Co-founder Yi He and CEO Richard Teng issued public apologies, with the platform committing to a system review.

Broader Market Repercussions and Historical Parallels


The event rattled markets, with Ethena's governance token ENA plummeting up to 43% before staging a partial recovery as confidence in the protocol's fundamentals returned.

Ethena experienced about $1.25 billion in total value locked (TVL) outflows amid short-term panic, but this stabilized quickly. Critics inevitably compared it to Terra's UST, which spiraled into an algorithmic death loop in 2022, erasing billions.

However, key differences abound: USDe's quick recovery, sustained overcollateralization, and functional redemptions prevented any such cascade.

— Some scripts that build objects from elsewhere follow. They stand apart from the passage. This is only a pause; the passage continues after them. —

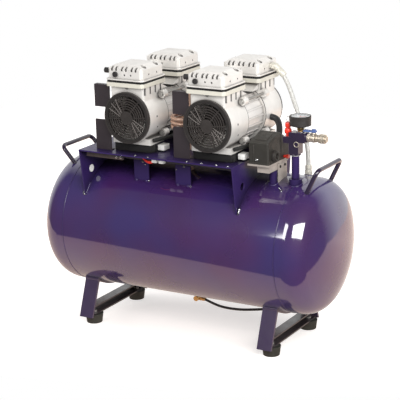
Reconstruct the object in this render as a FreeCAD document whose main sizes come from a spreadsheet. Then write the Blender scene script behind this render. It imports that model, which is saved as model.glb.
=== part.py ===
import FreeCAD, Part
import math
import os
from types import SimpleNamespace

import Sketcher
from FreeCAD import Placement, Rotation, Vector

# Dental air compressor: two twin-head oil-free pumps on a lying receiver, in millimetres.
# X runs along the receiver, Y to the back, Z up. The origin is on the floor, at the middle.

SIZES = {
    # Receiver
    "tank_radius": 150, "tank_wall": 3, "shell_length": 535, "end_straight": 17,
    "crown_radius": 268, "knuckle_radius": 51,
    "tank_height": 229,
    # Legs and feet
    "foot_spread": 462, "foot_track": 182, "foot_tall": 21, "foot_top_radius": 21,
    "foot_bottom_radius": 18, "foot_screw_radius": 4, "foot_head_radius": 7, "foot_recess_radius": 8,
    "foot_recess": 8,
    "strap_width": 35, "strap_thick": 5, "strap_lower_end": 18, "strap_reach": 120, "cradle_angle": 66,
    "strap_shift": -4, "bend_shift": 1.5, "channel_width": 24, "channel_tall": 22, "channel_wall": 3,
    "channel_inset": 15.4,
    # Lifting handles
    "handle_radius": 5, "handle_width": 118, "handle_rise": 62, "handle_bend": 13,
    "handle_left_reach": 13.5, "handle_right_reach": 31.5, "handle_left_lean": 42, "handle_right_lean": 26,
    # Pump deck
    "deck_left": 221, "deck_right": 168, "deck_depth": 278, "deck_rise": 43, "deck_sheet": 3,
    "saddle_foot": 122.5, "saddle_hole_radius": 9, "saddle_hole_y": 95, "saddle_hole_drop": 52,
    "tab_width": 38, "tab_left_x": -92.5, "tab_right_x": 14.5, "tab_y": 82,
    "weld_sink": 1, "coil_hole_radius": 6,
    # Upright baffle plates
    "baffle_outer": 90, "baffle_inner": 50, "baffle_y": 112, "baffle_rise": 67, "baffle_sheet": 2,
    "notch_below": 11, "notch_above": 17, "notch_depth": 27, "baffle_flange": 12, "baffle_gap": 3,
    # Pump units
    "unit_spread": 200, "unit_back": -4, "shaft_rise": 79, "base_drop": 61, "head_pitch": 155,
    "case_inner": 40, "case_outer": 115, "drum_radius": 58, "case_bore": 48, "case_wall": 11,
    "neck_width": 86, "neck_tall": 69, "neck_corner": 7, "base_width": 96, "base_thick": 14,
    "base_inner": 45, "base_outer": 103,
    "vent_width": 6, "vent_pitch": 21, "vent_low": 51, "vent_high": 67, "vent_count": 4,
    "shoulder_reach": 28, "shoulder_low": 53, "shoulder_high": 66,
    "lug_radius": 9, "lug_length": 15, "lug_high_x": 50, "lug_high_z": 45, "lug_low_x": 50.5, "lug_low_z": 41,
    "barrel_radius": 50, "barrel_wall": 4, "rib_tall": 2.5, "rib_thick": 3, "rib_count": 18,
    "stator_bore": 26, "stator_stack": 50, "winding_radius": 40, "winding_bore": 29, "winding_length": 6,
    "rotor_gap": 0.5, "rotor_length": 50, "shaft_radius": 7.5, "shaft_reach": 113,
    "bearing_radius": 17.5, "running_gap": 0.05,
    "crank_offset": 8, "crank_radius": 18, "crank_width": 16, "big_end_radius": 25,
    "rod_reach": 60, "rod_thick": 12, "piston_radius": 29.8, "piston_thick": 8,
    "liner_radius": 32, "liner_bore": 30, "liner_length": 24,
    "fan_radius": 43, "fan_hub_radius": 15, "fan_width": 11, "blade_thick": 2, "blade_chord": 12,
    "blade_twist": 32, "blade_count": 7,
    "guard_radius": 57, "guard_thick": 6, "grille_thick": 3, "guard_rim": 9, "guard_hub": 15,
    "guard_ring": 2.4, "guard_bar": 2.4, "guard_rings": 5,
    "head_width": 96, "head_depth": 98, "head_corner": 6, "plate_thick": 9, "gasket_thick": 5,
    "head_side": 25, "head_crown": 33, "head_lip": 4, "lip_thick": 3, "roof_run": 14,
    "slot_width": 4.4, "slot_depth": 8, "slot_low": 20, "slot_gap": 10.4, "slot_group": 25,
    "slot_shift": -1.5,
    "head_bolt_x": 36, "head_bolt_y": 24, "head_bolt_radius": 5, "head_bolt_seat": 6,
    "head_bolt_recess": 3,
    "crossover_radius": 7, "crossover_x": 30, "crossover_z": 11, "crossover_wall": 2,
    "silencer_radius": 6, "silencer_length": 12, "silencer_y": 34, "silencer_z": 18,
    "port_radius": 5.8, "port_x": 23, "port_z": 12.5, "port_length": 4,
    "screw_hole_radius": 2, "screw_hole_depth": 4, "screw_hole_z": 12, "screw_hole_gap": 16,
    "tie_radius": 3, "tie_head_radius": 5.5, "tie_head": 5,
    "mount_radius": 12.5, "mount_x": 35, "mount_y": 86, "nut_radius": 8, "nut_thick": 6,
    "lead_radius": 4.5, "lead_gap": 4.8, "lead_low": 11, "lead_spread": 13, "lead_reach": 96, "lead_bend": 12,
    # Cooling coil between the units
    "coil_radius": 28, "coil_tube": 4, "coil_pitch": 10, "coil_turns": 3, "coil_x": 6, "coil_y": -58,
    "coil_drop": 27, "coil_steps": 8,
    # Pressure switch
    "switch_x": 203.5, "switch_y": -40, "switch_rise": 42, "switch_width": 48, "switch_depth": 97,
    "switch_tall": 61, "switch_ridge": 7, "switch_front": 48, "switch_back": 39, "switch_edge": 4,
    "switch_base": 4, "base_lip": 1.5, "switch_pipe_x": 216, "switch_pipe_y": -45, "pipe_radius": 8.5,
    "diaphragm_x": 211, "diaphragm_y": -56, "diaphragm_width": 28, "diaphragm_depth": 50,
    "diaphragm_tall": 15,
    "knob_radius": 4.5, "knob_stem": 3, "knob_length": 11, "knob_head": 5, "knob_gap": 0.3,
    "knob_inset": 25, "knob_lift": 5, "gland_radius": 12, "gland_bore": 6.5,
    "gland_length": 6,
    # Outlet manifold
    "manifold_x": 264, "manifold_y": -35, "socket_radius": 14, "socket_tall": 10, "block_rise": 61,
    "block_left": 10, "block_right": 12, "block_depth": 23, "block_tall": 47,
    "arm_left": 23.5, "arm_right": 27,
    "arm_left_low": 23, "arm_left_high": 37, "arm_right_low": 26, "seal_tall": 2.4, "seal_lip": 0.6,
    "gauge_x": 276, "gauge_radius": 23, "gauge_rise": 10, "gauge_cone": 5, "gauge_tall": 21,
    "gauge_wall": 1.6, "stem_radius": 5, "stem_nut": 8, "lens_thick": 1.6, "dial_recess": 5,
    "needle_length": 15, "needle_thick": 0.8, "needle_width": 1.6, "needle_lift": 1.4,
    "relief_inset": 6.5, "relief_radius": 6.5, "relief_nut": 5.5, "relief_base": 5, "relief_waist": 4,
    "relief_knob": 11, "relief_gap": 2, "relief_step": 1, "ring_radius": 6, "ring_wire": 0.8,
    "cock_radius": 9, "cock_length": 20, "cock_drop": 10, "pivot_inset": 4, "pivot_radius": 3,
    "pivot_nut": 5, "lever_length": 28, "lever_width": 11, "lever_thick": 3, "lever_lift": 4,
    "coupler_radius": 7, "coupler_length": 26, "sleeve_radius": 9.5,
    "sleeve_length": 14, "sleeve_travel": 3,
    # Hoses and drain
    "cable_radius": 7, "hose_radius": 5, "hose_fitting_radius": 7.5, "hose_fitting_length": 10,
    "elbow_reach": 8, "elbow_shift": 14, "elbow_lift": 14,
    "drain_radius": 9, "drain_tall": 17, "drain_tap_radius": 6, "drain_tap_length": 9,
    "drain_tube_radius": 3, "drain_outlet": 6, "drain_spout": 12,
}

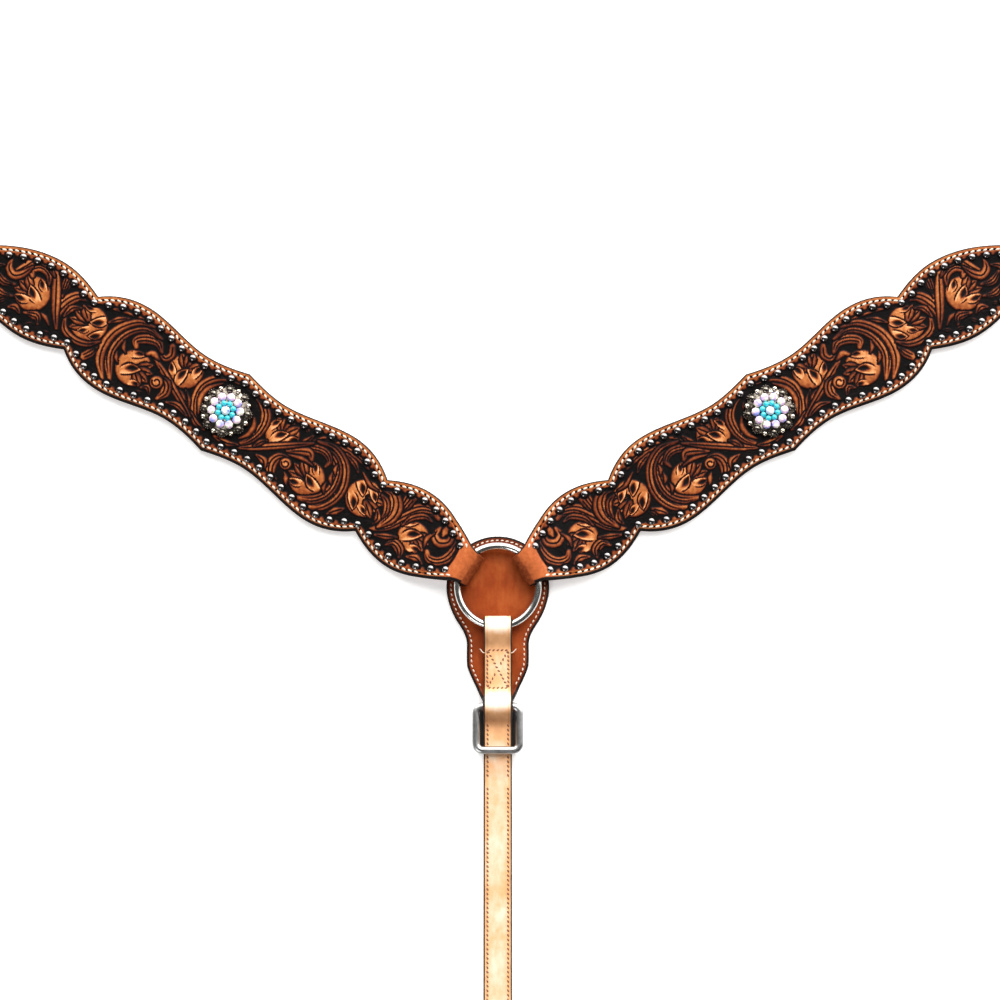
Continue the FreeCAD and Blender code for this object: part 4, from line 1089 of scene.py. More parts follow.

For context, a true depeg—like USDC's during the 2023 banking crisis—saw uniform price drops across all venues with halted redemptions.

The incident serves as a stark reminder of centralized finance (CeFi) risks during stress events, particularly around oracle dependencies and liquidity bridging. It also highlights the importance of diversifying across venues and scrutinizing collateral mechanisms.

Current Status and Forward Outlook

As of October 13, 2025, USDe is trading steadily at $1.00, with 24-hour trading volume exceeding $551 million and a circulating supply of around 13 billion tokens. The sUSDe APY stands at about 5.05% based on recent weekly averages, with no lingering issues reported. Ethena continues its expansion, including recent integrations on Avalanche and Sui, positioning USDe as a core asset in emerging DeFi ecosystems.

This episode, while alarming, ultimately affirmed Ethena's design under pressure and prompted necessary improvements in exchange protocols. For investors and users, it underscores the need to monitor funding rates, oracle integrations, and platform risks closely—especially in a market where volatility can strike without warning.

As crypto matures, events like these may become invaluable stress tests, paving the way for more robust infrastructure.